# What needs to be done:
Within this material, how many lines have the string "object" in them? The answer is a number, with nothing added.

-- -- --

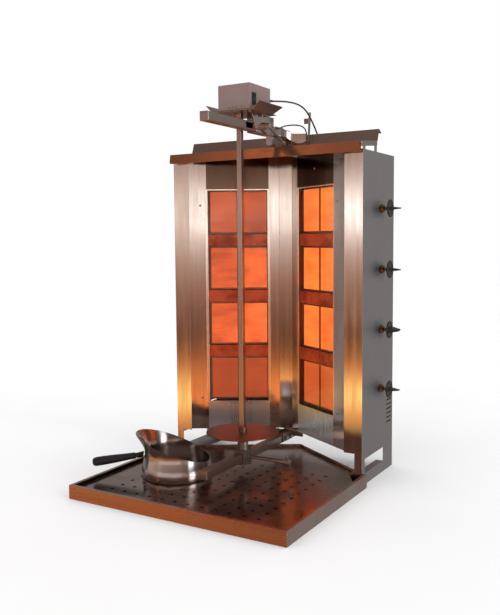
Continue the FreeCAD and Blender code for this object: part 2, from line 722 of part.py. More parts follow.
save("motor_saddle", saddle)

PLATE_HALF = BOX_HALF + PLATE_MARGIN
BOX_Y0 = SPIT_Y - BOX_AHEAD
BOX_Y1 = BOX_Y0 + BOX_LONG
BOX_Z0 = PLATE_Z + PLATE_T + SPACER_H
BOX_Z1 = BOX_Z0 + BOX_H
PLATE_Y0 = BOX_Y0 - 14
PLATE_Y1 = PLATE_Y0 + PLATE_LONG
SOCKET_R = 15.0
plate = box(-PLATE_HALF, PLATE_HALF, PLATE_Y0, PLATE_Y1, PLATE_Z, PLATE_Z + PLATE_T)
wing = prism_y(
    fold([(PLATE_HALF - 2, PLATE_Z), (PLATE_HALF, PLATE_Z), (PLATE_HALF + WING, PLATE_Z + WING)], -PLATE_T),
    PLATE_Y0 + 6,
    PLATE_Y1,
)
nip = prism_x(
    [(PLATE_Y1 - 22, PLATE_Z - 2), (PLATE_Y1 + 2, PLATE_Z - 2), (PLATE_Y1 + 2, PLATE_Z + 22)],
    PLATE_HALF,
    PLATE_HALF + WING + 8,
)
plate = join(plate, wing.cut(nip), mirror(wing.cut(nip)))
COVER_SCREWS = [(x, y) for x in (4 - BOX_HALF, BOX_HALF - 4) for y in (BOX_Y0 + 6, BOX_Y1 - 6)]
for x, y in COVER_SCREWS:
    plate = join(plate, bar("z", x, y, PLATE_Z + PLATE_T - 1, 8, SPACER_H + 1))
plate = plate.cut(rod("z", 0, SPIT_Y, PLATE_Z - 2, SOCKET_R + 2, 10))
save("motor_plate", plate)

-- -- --

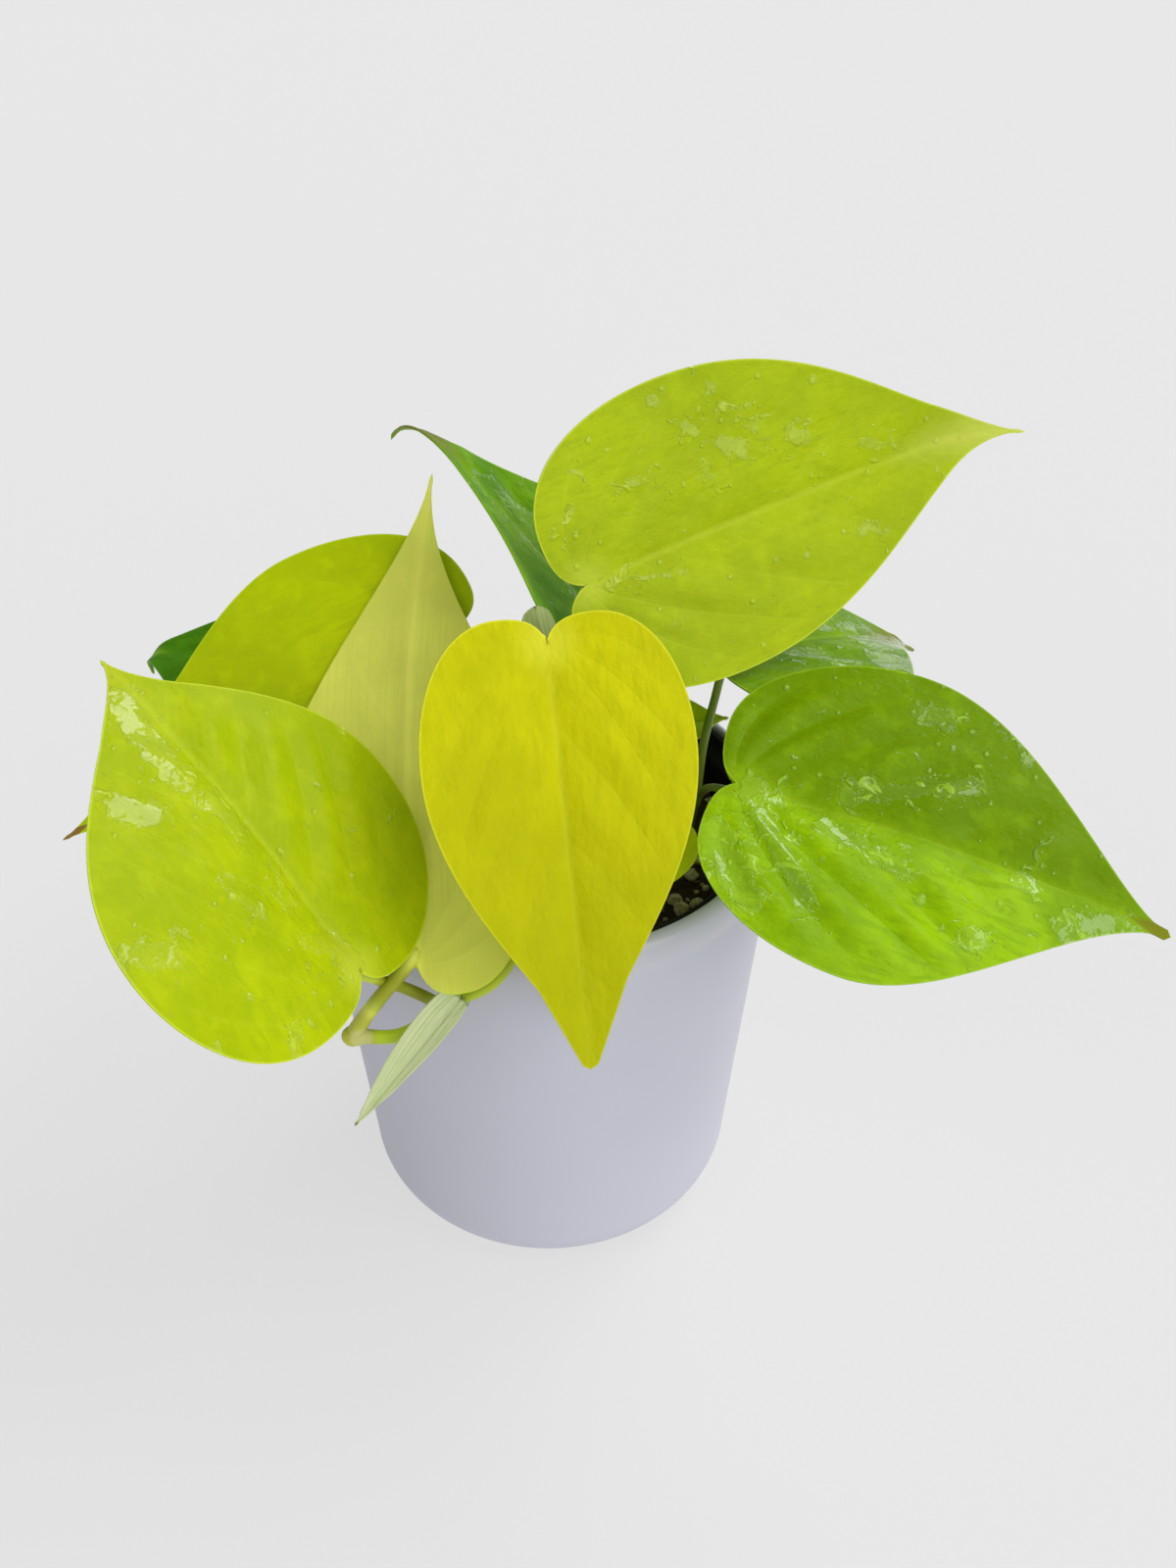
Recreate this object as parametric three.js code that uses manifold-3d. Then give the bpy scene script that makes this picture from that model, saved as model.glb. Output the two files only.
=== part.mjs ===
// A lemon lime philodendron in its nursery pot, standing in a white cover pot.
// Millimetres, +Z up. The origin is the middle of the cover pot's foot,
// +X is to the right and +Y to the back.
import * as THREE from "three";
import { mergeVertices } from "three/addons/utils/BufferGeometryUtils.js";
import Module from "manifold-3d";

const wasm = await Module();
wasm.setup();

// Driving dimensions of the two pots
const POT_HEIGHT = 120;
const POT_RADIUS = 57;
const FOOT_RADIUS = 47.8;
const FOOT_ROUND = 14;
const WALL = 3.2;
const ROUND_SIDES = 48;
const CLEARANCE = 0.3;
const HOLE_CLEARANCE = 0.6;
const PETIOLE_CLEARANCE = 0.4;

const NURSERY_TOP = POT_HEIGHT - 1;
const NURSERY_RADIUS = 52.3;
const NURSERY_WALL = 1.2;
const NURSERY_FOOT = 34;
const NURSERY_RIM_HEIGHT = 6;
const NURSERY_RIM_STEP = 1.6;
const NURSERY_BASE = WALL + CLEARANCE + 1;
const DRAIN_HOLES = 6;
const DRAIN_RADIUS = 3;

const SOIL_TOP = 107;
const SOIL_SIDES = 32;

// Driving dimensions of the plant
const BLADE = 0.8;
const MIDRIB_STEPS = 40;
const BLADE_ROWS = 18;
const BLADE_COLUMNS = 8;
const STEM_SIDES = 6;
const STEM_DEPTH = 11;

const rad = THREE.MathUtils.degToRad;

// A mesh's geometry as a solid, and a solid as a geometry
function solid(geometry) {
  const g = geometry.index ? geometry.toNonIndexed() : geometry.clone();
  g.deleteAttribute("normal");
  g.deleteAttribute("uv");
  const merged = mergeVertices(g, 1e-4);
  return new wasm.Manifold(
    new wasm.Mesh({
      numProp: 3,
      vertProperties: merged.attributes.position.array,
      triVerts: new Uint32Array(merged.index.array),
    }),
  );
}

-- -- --

# Complete response:
2